Maintenant, les éléments de réflexion :
1. La Formation n’est (n’était ?) plus une priorité.Depuis le crash des Telecoms en 2000 et, surtout, l'annonce de son plan FTTH par Free en 2006, la formation des techniciens "fibre" est passée au dernier rang des priorités des entreprises d'installation & maintenance, quelle que soit leur taille et leur part de marché.
Dans la décennie 90, toute société qui se lançait ou se développait sur le marché de la construction de réseaux optiques envoyait systématiquement ses (nouveaux) techniciens en formation, dans les rares centres existant à l'époque : TDO, XWinG (ma propre boite) ou les AFPA & assimilé.

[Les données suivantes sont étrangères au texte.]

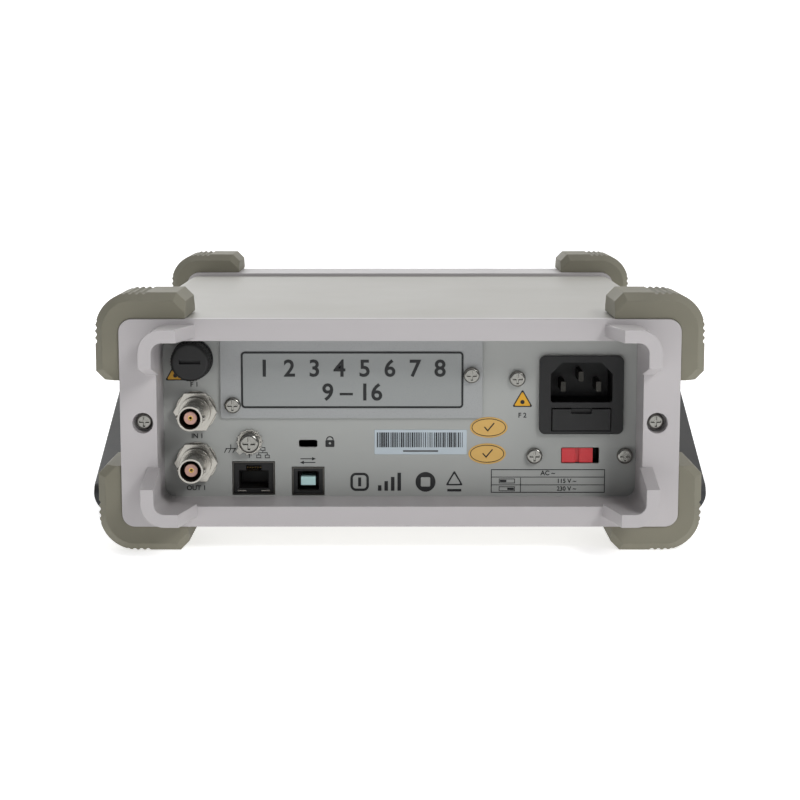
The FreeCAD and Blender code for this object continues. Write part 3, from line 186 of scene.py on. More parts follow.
def group_node(tree, group, **values):
    """A placed group with its inputs set."""
    node = tree.nodes.new("ShaderNodeGroup")
    node.node_tree = group
    for key, value in values.items():
        node.inputs[key.replace("_", " ")].default_value = value
    return node


def finish_material(
    name, base, roughness, metallic=0.0, grain=0.8, depth=0.02, mottle=0.12, mottle_size=30,
    stretch=(1, 1, 1), edge=0.35, worn=None, wear=0.35, dust=0.1, speck=0.0, speck_colour="2A2C2C",
    coat=0.0, alpha=1.0,
):
    """A full surface: mottled colour, specks, worn edges and dust over fine bump. Sizes in mm."""
    made = bpy.data.materials.new(name)
    made.use_nodes = True
    tree = made.node_tree
    shader = tree.nodes["Principled BSDF"]
    grained = group_node(tree, GRAIN, Grain_size=grain * MM, Mottle_size=mottle_size * MM, Stretch=stretch)
    edges = group_node(tree, EDGES, Radius=edge * MM)
    dusty = group_node(tree, DUST, Amount=dust)
    base = colour(base)
    dark = tuple(v * (1 - mottle) for v in base[:3]) + (1,)
    light = tuple(min(1, v * (1 + mottle)) for v in base[:3]) + (1,)
    tint = mix(tree, grained.outputs["Mottle"], dark, light)
    if speck:
        dots = map_range(tree, grained.outputs["Speck"], 0.12, 0.3, speck, 0.0)
        tint = mix(tree, dots, tint, colour(speck_colour))
    if wear:
        amount = maths(tree, "MULTIPLY", edges.outputs["Mask"], wear)
        tint = mix(tree, amount, tint, colour(worn) if worn else light)
    if dust:
        tint = mix(tree, dusty.outputs["Mask"], tint, colour(DUST_COLOUR))
    tree.links.new(tint, shader.inputs["Base Color"])
    glossiest, dullest = max(0.03, roughness - 0.06), min(1, roughness + 0.08)
    rough = map_range(tree, grained.outputs["Mottle"], 0.2, 0.8, glossiest, dullest)
    tree.links.new(rough, shader.inputs["Roughness"])
    bump = add(
        tree, "ShaderNodeBump", None,
        Height=grained.outputs["Height"], Normal=edges.outputs["Normal"], Strength=0.6,
    )
    bump.inputs["Distance"].default_value = depth * MM
    tree.links.new(bump.outputs[0], shader.inputs["Normal"])
    shader.inputs["Metallic"].default_value = metallic
    shader.inputs["Coat Weight"].default_value = coat
    if alpha < 1:
        shader.inputs["Alpha"].default_value = alpha
    return made


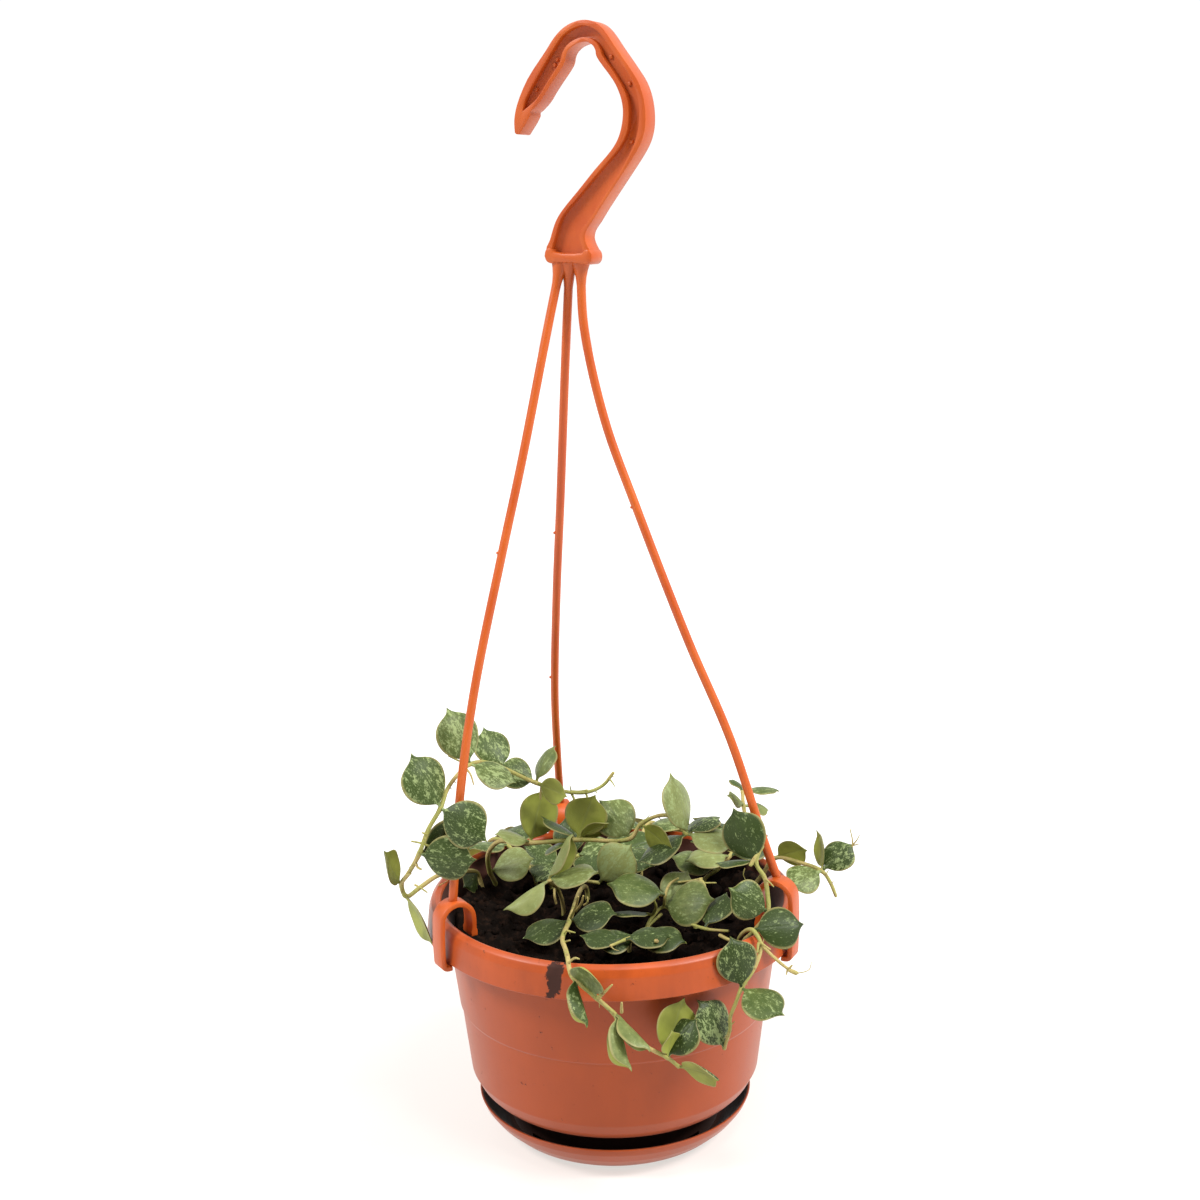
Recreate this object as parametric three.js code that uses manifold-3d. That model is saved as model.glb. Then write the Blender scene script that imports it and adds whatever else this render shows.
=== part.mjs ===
// A waxflower vine, Hoya curtisii, in a nursery hanging pot with its saucer and three-armed hanger.
// Millimetres, +Z up. The pot's axis is Z, the saucer stands on z = 0, and -Y is the front.

import * as THREE from "three";
import { mergeVertices } from "three/addons/utils/BufferGeometryUtils.js";
import Module from "manifold-3d";

const wasm = await Module();
wasm.setup();

// Driving dimensions.
const GAP = 0.3;
const FACETS = 40;

const SAUCER = { foot: 39.6, rim: 52.2, height: 13.5, floor: 2.3 };
const POT = {
  rim: 70,
  crest: 92,
  bandFoot: 79.7,
  floorTop: 17,
  floorUnder: 15.2,
  footOuter: 40,
  footInner: 37.5,
  holeRadius: 3.5,
  holeCircle: 27,
  holes: 6,
  notchWidth: 8,
  notchHeight: 3,
  notches: 4,
  firstNotch: 45,
};
const SOIL = { top: 80, edge: 77.5, edgeDip: 1.5, facets: 28, holeGap: 0.7, holeFacets: 7, rootDepth: 11 };
const HANGER = {
  turn: -26,
  crookX: -8,
  stations: 28,
  thickness: 8,
  webRim: 2,
  webDepth: 2.5,
  webStations: 22,
  barWidth: 18,
  barMiddle: -3.2,
  barHeight: 5.5,
  barFoot: 324,
  rod: 1.6,
  rodSides: 7,
  rodRoot: 2.6,
  rodRootLength: 6,
};
const CLIP = { middle: 66.1, halfSpan: 6.2, strap: 1.9, width: 7, lip: 78.3, innerEnd: 88.5, stations: 16 };

// A clip's lip from its inward end out to the leg: inward from the leg, and up from the lip.
const CLIP_LIP = [
  [3.4, 0],
  [1.4, 0],
  [0.3, 0.7],
  [0, 2.4],
];
const LEAF = { petiole: 2, breadth: 0.9, ribThick: 1.1, edgeThick: 0.7, arch: 0.07, fold: 12 };
const STEM_SIDES = 5;
const BRANCH_SHARE = 0.8;

const radians = THREE.MathUtils.degToRad;

// A repeatable run of numbers from 0 to 1.
function seeded(seed) {
  let state = seed * 7919;
  return () => {
    state = (state * 16807 + 11) % 2147483647;
    return state / 2147483647;
  };
}

// Outer and inner faces of the pot as radius and height, from the floor's underside up over the rim.
const POT_PROFILE = [
  [0, POT.floorUnder],
  [POT.footInner, POT.floorUnder],
  [POT.footInner, SAUCER.floor + GAP],
  [POT.footOuter, SAUCER.floor + GAP],
  [POT.footOuter + 0.5, POT.floorUnder],
  [47, 16],
  [52, 18.8],
  [54.9, 24.4],
  [58, 50.2],
  [58.6, 50.9],
  [62.6, 81],
  [65, 87.6],
  [67.5, 87],
  [68.6, POT.bandFoot],
  [POT.rim, POT.bandFoot],
  [69.1, 88],
  [68.2, 90.6],
  [66.5, POT.crest],
  [64.7, 91],
  [61.1, 81],
  [56.6, 50.5],
  [53.4, 25],
  [50.8, 20.3],
  [46.5, POT.floorTop + 0.7],
  [44, POT.floorTop],
  [0, POT.floorTop],
];

const SAUCER_PROFILE = [
  [0, 0],
  [SAUCER.foot, 0],
  [43.5, 2.4],
  [48.2, 6.8],
  [51, 10.6],
  [SAUCER.rim, SAUCER.height],
  [SAUCER.rim - 1, SAUCER.height],
  [49.6, 11.2],
  [46.9, 7.8],
  [43.1, 3.6],
  [41.2, SAUCER.floor],
  [0, SAUCER.floor],
];

const SOIL_PROFILE = [
  [0, POT.floorTop + GAP],
  [43.5, POT.floorTop + GAP],
  [46.2, POT.floorTop + 1.1],
  [50.2, 20.7],
  [53, 25.2],
  [56.2, 50.6],
  [60, 78],
  [56, 79],
  [47, SOIL.top],
  [36, SOIL.top],
  [24, SOIL.top],
  [12, SOIL.top],
  [0, SOIL.top],
];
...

Pas de référentiel type IRCC ou TRCC comme imposé aujourd'hui (voir plus loin) : Nous procédions en "sur-mesure", suivant les besoins et les moyens du client. De 5 à 25 jours voire plus, en centre ou chez le client, avec des ateliers dédiés aux solutions techniques utilisées sur le terrain. Cerise sur le gâteau : On voyait souvent les chefs de chantier et les chargés d'affaire dans ces stages, qui venaient apprendre quelques nouveautés ou petits trucs de pros, en même temps que leurs techs.
Arrive l’éclatement de la Bulle Internet, le crash des Telecoms, la lutte pour la survie, les disparitions des uns, les rapprochements des autres, et le rétrécissement du marché… Adieu la formation initiale des techniciens en centre, on passe au modèle “formation sur le tas”. Les nouveaux arrivants sont formés par un technicien réputé “chevronné”.
Et ainsi de suite jusque au démarrage des premiers campus “formation” montés dans le cadre du Plan France Très Haut Débit en 2015.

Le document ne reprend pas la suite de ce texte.